┏━━

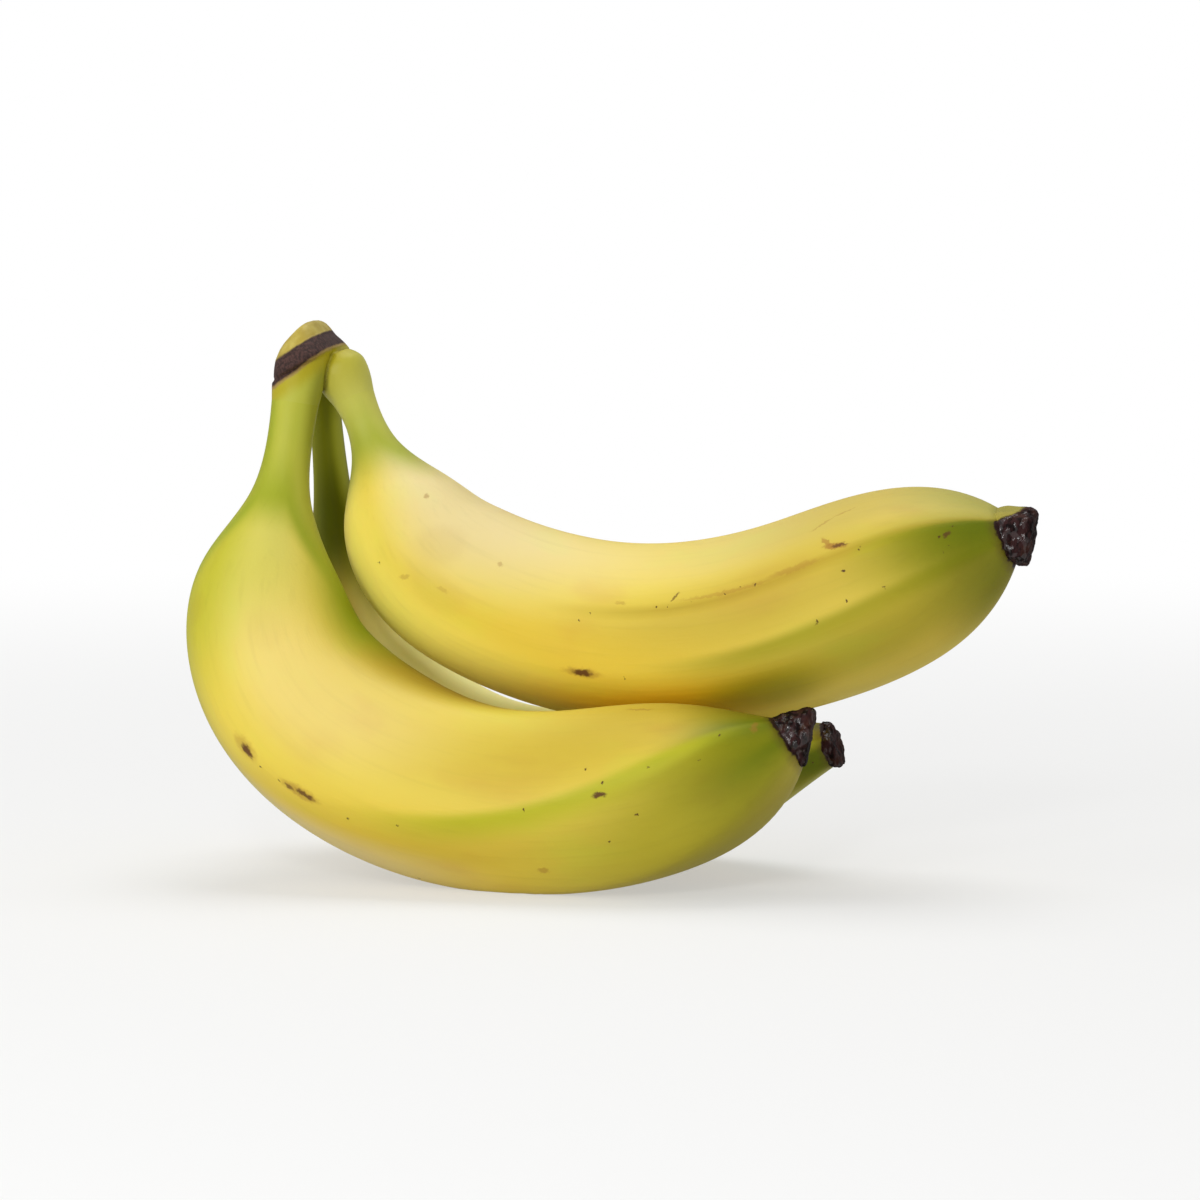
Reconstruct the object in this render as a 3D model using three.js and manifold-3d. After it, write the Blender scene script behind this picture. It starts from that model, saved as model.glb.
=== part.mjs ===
// A bunch of three bananas lying on the outer curves of its two lower fingers.
//
// The crown is at -X, the blossom ends point to +X and Z is up. The front finger is at -Y, the rear finger at +Y,
// and the upper finger rests in the groove between them. All lengths are millimetres, all angles degrees, and the
// origin is on the surface that the bunch lies on, under the middle of the bunch.
import * as THREE from "three";
import { NURBSCurve } from "three/addons/curves/NURBSCurve.js";
import { mergeVertices } from "three/addons/utils/BufferGeometryUtils.js";
import Module from "manifold-3d";

// ---- driving dimensions ----

// Each finger: its spine from the crown to the blossom end, as control points of a smooth curve; its girth as
// [distance along the spine, radius] control points; its five ridges, as angles round the spine measured from the
// front (-Y) towards the outer side of the bend; the turn of those ridges from the neck to the blossom end; and its
// dried blossom end: its length, how much longer its inner side is for each millimetre off the spine, and how far it
// leans to the outer side for each millimetre of its length.
const FINGERS = {
  front: {
    spine: [
      [-63.5, -3.5, 104],
      [-66.5, -5.5, 77],
      [-69.5, -12.5, 59.5],
      [-65, -16.5, 39],
      [-48.5, -17, 24.5],
      [-12, -17, 13],
      [26, -17, 22],
      [37.5, -14.5, 30.5],
    ],
    girth: [[0, 5.6], [22, 3.2], [34, 7.2], [45, 14.8], [59, 17.8], [89, 19.6], [127, 16.6], [162, 18], [177, 5.2]],
    ridges: [45, 118, 190, 262, 332],
    turn: -95,
    blossom: { length: 4.6, slant: 0.65, droop: 0.4 },
  },
  rear: {
    spine: [
      [-64.2, 10, 105],
      [-63, 12, 82],
      [-63, 19.5, 61],
      [-64, 20.5, 38.5],
      [-43.5, 20.5, 18.5],
      [-12, 20.5, 12.5],
      [19.5, 20, 19.3],
      [39.5, 19, 25.5],
    ],
    girth: [
      [0, 3.2], [32, 2.8], [45, 6.4], [56, 12.2], [69, 16.6], [96, 16.8], [136, 15.4], [157, 14.4], [168, 7.8],
      [178, 4.3],
    ],
    ridges: [20, 90, 165, 238, 310],
    turn: -40,
    blossom: { length: 1.7, slant: 0, droop: 0.3 },
  },
  upper: {
    spine: [
      [-59.5, 5.2, 104.5],
      [-53.5, 4, 92],
      [-45.5, 4, 68],
      [-32.5, 4.5, 56],
      [-4.5, 4.5, 46.5],
      [31, 4.5, 49],
      [57, 4.5, 61.7],
      [76.5, 4.5, 69.2],
    ],
    girth: [
      [0, 0], [0, 5.6], [9, 3.9], [22, 3.3], [32, 11.8], [42, 15.2], [55, 17], [84, 17.2], [124, 18.2], [157, 18.2],
      [168, 5.6],
    ],
    ridges: [-8, 26, 108, 190, 270],
    turn: -20,
    blossom: { length: 5.2, slant: 0.4, droop: 0.4 },
  },
};

const RIDGE_HEIGHT = 0.09; // how far a ridge stands over the flats beside it, as a share of the radius
const RIDGE_ROUNDNESS = 0.25; // 0 is a sharp crest
const RIDGES_START = [40, 80]; // the neck is round, and the ridges grow in over this distance along the spine
const RINGS = 36; // cross-sections of a finger
const SIDES_PER_RIDGE = 6;

// The crown: a dried band and the pad above it, tilted, deeper (in Y) than wide. The band flares over the necks.
const CROWN = {
  base: [-63, 2.2, 100.7], // middle of its underside
  tilt: 28, // its left side is the lower one
  lean: 0.14, // its sides lean to +X by this much for each millimetre of height
  depth: 1.85, // how many times deeper it is than wide
  squareness: 3, // 2 is an ellipse in plan
  // [half width, height] from the middle of the underside, over the dried band, to the top of the pad
  profile: [
    [0, 0], [6.6, 0], [6.7, 0.8], [6.1, 2.5], [5.4, 4.1], [5.2, 4.5], [4.8, 5.7], [4.1, 6.7], [1.5, 7.1], [0, 7.1],
  ],
  padSlope: 0.12, // the pad thickens towards +X, by this much of its thickness for each millimetre across
  bandTop: 4.1, // height at which the pad starts
};

// The section of a dried blossom end: a short rugged stub, much the same on every finger.
const BLOSSOM = {
  // [share of the finger's end radius, share of the stub's length]
  profile: [[0, 0], [1, 0], [1.08, 0.2], [1.02, 0.5], [1.04, 0.8], [0.88, 1], [0.5, 0.94], [0, 0.84]],
  ruggedness: 0.07,
  sides: 20,
};

const GAP = 0.3; // kept between pieces that touch

// ---- curves ----

const radians = THREE.MathUtils.degToRad;

// A cubic curve that starts at its first control point, ends at its last and is smooth between them.
function smoothCurve(points) {
  const degree = 3;
  const inner = points.length - degree;
  const knots = points.map((_, i) => Math.max(0, i - degree) / inner);
  for (let i = 0; i <= degree; i++) knots.push(1);
  const curve = new NURBSCurve(degree, knots, points.map((p) => new THREE.Vector3(p[0], p[1], p[2] ?? 0)));
  curve.arcLengthDivisions = 600;
  return curve;
}

// The point, direction and two cross directions at a distance along a spine; past its end it runs on straight.
function frameAt(spine, along) {
  const length = spine.getLength();
  const share = THREE.MathUtils.clamp(along / length, 0, 1);
  const tangent = spine.getTangentAt(share);
  const point = spine.getPointAt(share).addScaledVector(tangent, along - share * length);
  const front = new THREE.Vector3(0, -1, 0);
  front.addScaledVector(tangent, -front.dot(tangent)).normalize();
  const outer = new THREE.Vector3().crossVectors(tangent, front);
  return { point, front, outer };
}

// ---- solids ----

const wasm = await Module();
wasm.setup();

function solidOf(geometry) {
  const bare = geometry.clone();
  bare.deleteAttribute("normal");
  bare.deleteAttribute("uv");
  const merged = mergeVertices(bare, 1e-4);
  return new wasm.Manifold(
    new wasm.Mesh({
      numProp: 3,
      vertProperties: new Float32Array(merged.attributes.position.array),
      triVerts: new Uint32Array(merged.index.array),
    }),
  );
}

function geometryOf(solid) {
  const { vertProperties, triVerts } = solid.getMesh();
  const geometry = new THREE.BufferGeometry();
  geometry.setAttribute("position", new THREE.BufferAttribute(vertProperties, 3));
  geometry.setIndex(new THREE.BufferAttribute(triVerts, 1));
  return geometry;
}

// Turns a straight lathed body, whose axis is its local Y, into its place: place(radius, angle, along) is a point.
function placed(lathe, place) {
  const position = lathe.attributes.position;
  for (let i = 0; i < position.count; i++) {
    const radius = Math.hypot(position.getX(i), position.getZ(i));
    const angle = Math.atan2(position.getX(i), position.getZ(i));
    const { x, y, z } = place(radius, angle, position.getY(i));
    position.setXYZ(i, x, y, z);
  }
  return lathe;
}

// ---- a finger ----

// The radius and the angle of a point on a ridged finger. The lathe's sides are shared out between the ridges, so
// that each ridge is a line of the mesh, and each flat sinks in by the square of its width.
function ridged(finger, radius, angle, along, length) {
  const { ridges, turn } = finger;
  const place = THREE.MathUtils.euclideanModulo(angle / radians(360) * ridges.length + 1e-6, ridges.length);
  const index = Math.floor(place);
  const across = place - index;
  const start = ridges[index];
  const width = THREE.MathUtils.euclideanModulo(ridges[(index + 1) % ridges.length] - start, 360);
  const strength = RIDGE_HEIGHT * THREE.MathUtils.smoothstep(along, ...RIDGES_START);
  const evenWidth = 360 / ridges.length;
  const flat = Math.hypot(Math.sin(Math.PI * across), RIDGE_ROUNDNESS) - RIDGE_ROUNDNESS;
  return {
    radius: radius * (1 + 0.5 * strength - strength * (width / evenWidth) ** 2 * flat),
    angle: radians(start + width * across + turn * (along / length) ** 2),
  };
}

function fingerSolid(finger) {
  const spine = smoothCurve(finger.spine);
  const length = spine.getLength();
  const stretch = length / finger.girth.at(-1)[0];
  const outline = smoothCurve(finger.girth).getPoints(RINGS).map((p) => new THREE.Vector2(p.y, p.x * stretch));
  const ends = [new THREE.Vector2(0, outline[0].y), ...outline, new THREE.Vector2(0, length)];
  const lathe = new THREE.LatheGeometry(ends, finger.ridges.length * SIDES_PER_RIDGE);
  placed(lathe, (latheRadius, latheAngle, along) => {
    const { radius, angle } = ridged(finger, latheRadius, latheAngle, along, length);
    const { point, front, outer } = frameAt(spine, along);
    return point
      .addScaledVector(front, radius * Math.cos(angle))
      .addScaledVector(outer, radius * Math.sin(angle));
  });
  return solidOf(lathe);
}

// ---- a blossom end ----

function blossomSolid(finger, seed) {
  const spine = smoothCurve(finger.spine);
  const { length, slant, droop } = finger.blossom;
  const start = spine.getLength() + GAP;
  const endRadius = finger.girth.at(-1)[1];
  const outline = BLOSSOM.profile.map(([r, h]) => new THREE.Vector2(r * endRadius, h * length));
  const lathe = new THREE.LatheGeometry(outline, BLOSSOM.sides);
  placed(lathe, (latheRadius, angle, height) => {
    const share = height / length;
    const bumps = Math.sin(5 * angle + seed) + 0.6 * Math.sin(8 * angle - 2 * seed + 5 * share);
    const radius = latheRadius * (1 + BLOSSOM.ruggedness * bumps * Math.min(1, 3 * share));
    const outwards = radius * Math.sin(angle);
    const out = height - slant * outwards * share;
    const { point, front, outer } = frameAt(spine, start + out);
    return point
      .addScaledVector(front, radius * Math.cos(angle))
      .addScaledVector(outer, outwards + droop * Math.max(0, out));
  });
  return solidOf(lathe);
}

// ---- the crown ----

// A solid made round the crown's own axis, set into its place.
function onCrown(geometry) {
  const axis = new THREE.Vector3(0, 1, 0);
  const turned = new THREE.Matrix4().makeRotationAxis(axis, radians(-CROWN.tilt));
  return solidOf(geometry.applyMatrix4(turned.setPosition(...CROWN.base)));
}

// clearance makes it larger all round, to cut a neck short of it.
function crownSolid(clearance = 0) {
  const sides = 32;
  const outline = CROWN.profile.map(([r, h], i) => {
    const onTop = i >= CROWN.profile.length / 2;
    return new THREE.Vector2(r === 0 ? 0 : r + clearance, h + (onTop ? clearance : -clearance));
  });
  const lathe = new THREE.LatheGeometry(outline, sides);
  placed(lathe, (radius, angle, height) => {
    const power = 2 / CROWN.squareness;
    const across = radius * Math.sign(Math.sin(angle)) * Math.abs(Math.sin(angle)) ** power;
    const deep = radius * Math.sign(Math.cos(angle)) * Math.abs(Math.cos(angle)) ** power;
    const rise = CROWN.padSlope * across * Math.max(0, height - CROWN.bandTop);
    return new THREE.Vector3(across + CROWN.lean * height, -deep * CROWN.depth, height + rise);
  });
  return onCrown(lathe);
}

// Everything above the crown's underside. The necks of the lower fingers end there.
function aboveCrownBase() {
  const size = 60;
  return onCrown(new THREE.BoxGeometry(size, size, size).translate(0, 0, size / 2 - GAP));
}

// ---- the bunch ----

// Everything below the surface. It cuts the small flat that each lower finger rests on.
function underSurface() {
  const size = 400;
  const block = new THREE.BoxGeometry(size, size, size);
  return solidOf(block.translate(0, 0, -size / 2));
}

const PEEL = { color: 0xdcc45a, roughness: 0.45, metalness: 0 };
const CROWN_SKIN = { color: 0x8f8440, roughness: 0.7, metalness: 0 };
const DRIED = { color: 0x241a18, roughness: 0.4, metalness: 0 };

function piece(name, solid, look) {
  const mesh = new THREE.Mesh(geometryOf(solid), new THREE.MeshStandardMaterial(look));
  mesh.name = name;
  return mesh;
}

const bunch = new THREE.Group();
const surface = underSurface();
const crownRoom = { front: aboveCrownBase(), rear: aboveCrownBase(), upper: crownSolid(GAP) };
bunch.add(piece("crown", crownSolid(), CROWN_SKIN));
Object.entries(FINGERS).forEach(([side, finger], i) => {
  const cut = fingerSolid(finger).subtract(crownRoom[side]).subtract(surface);
  bunch.add(piece(`banana_${side}`, cut, PEEL));
  bunch.add(piece(`blossom_end_${side}`, blossomSolid(finger, 1 + 2 * i), DRIED));
});

export default bunch;
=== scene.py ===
# %% [markdown]
# # A bunch of three bananas
# Three fingers grow from one crown. Two lie on the outer curves of their bends, and the third rests
# in the groove between them. The construction fixes where everything is, and this lesson makes what
# the eye sees: the ridged peel, the fused necks, the crown with its dried band, and the black blossom
# ends. Most lengths are written in millimetres and turned into Blender's metres by MM.

# %% Load the construction
import math

import bpy
import numpy as np
from mathutils import Matrix, Vector
from mathutils.bvhtree import BVHTree
from mathutils.kdtree import KDTree


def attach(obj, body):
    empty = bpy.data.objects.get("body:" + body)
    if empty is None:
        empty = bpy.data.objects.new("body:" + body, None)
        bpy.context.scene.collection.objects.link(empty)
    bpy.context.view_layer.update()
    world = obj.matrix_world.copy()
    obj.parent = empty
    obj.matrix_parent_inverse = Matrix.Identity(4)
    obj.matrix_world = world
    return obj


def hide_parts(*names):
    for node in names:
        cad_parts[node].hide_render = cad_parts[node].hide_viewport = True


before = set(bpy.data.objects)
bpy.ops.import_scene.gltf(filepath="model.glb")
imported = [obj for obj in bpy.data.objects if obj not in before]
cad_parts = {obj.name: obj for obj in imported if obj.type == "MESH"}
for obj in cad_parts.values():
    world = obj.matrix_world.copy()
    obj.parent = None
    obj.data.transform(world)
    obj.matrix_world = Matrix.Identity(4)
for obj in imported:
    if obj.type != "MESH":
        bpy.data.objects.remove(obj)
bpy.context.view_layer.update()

MM = 0.001


def place(x, y, z):
    """A point given in millimetres."""
    return Vector((x, y, z)) * MM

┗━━

◆ **TASK REQUIREMENTS**:
The lines to extract from the data above begin with the line containing "const bunch = new THREE.Group();" and end with the line containing "# ends. Most". Extract them exactly, including both.

◆ **EXPECTED OUTPUT**:
const bunch = new THREE.Group();
const surface = underSurface();
const crownRoom = { front: aboveCrownBase(), rear: aboveCrownBase(), upper: crownSolid(GAP) };
bunch.add(piece("crown", crownSolid(), CROWN_SKIN));
Object.entries(FINGERS).forEach(([side, finger], i) => {
  const cut = fingerSolid(finger).subtract(crownRoom[side]).subtract(surface);
  bunch.add(piece(`banana_${side}`, cut, PEEL));
  bunch.add(piece(`blossom_end_${side}`, blossomSolid(finger, 1 + 2 * i), DRIED));
});

export default bunch;
=== scene.py ===
# %% [markdown]
# # A bunch of three bananas
# Three fingers grow from one crown. Two lie on the outer curves of their bends, and the third rests
# in the groove between them. The construction fixes where everything is, and this lesson makes what
# the eye sees: the ridged peel, the fused necks, the crown with its dried band, and the black blossom
# ends. Most lengths are written in millimetres and turned into Blender's metres by MM.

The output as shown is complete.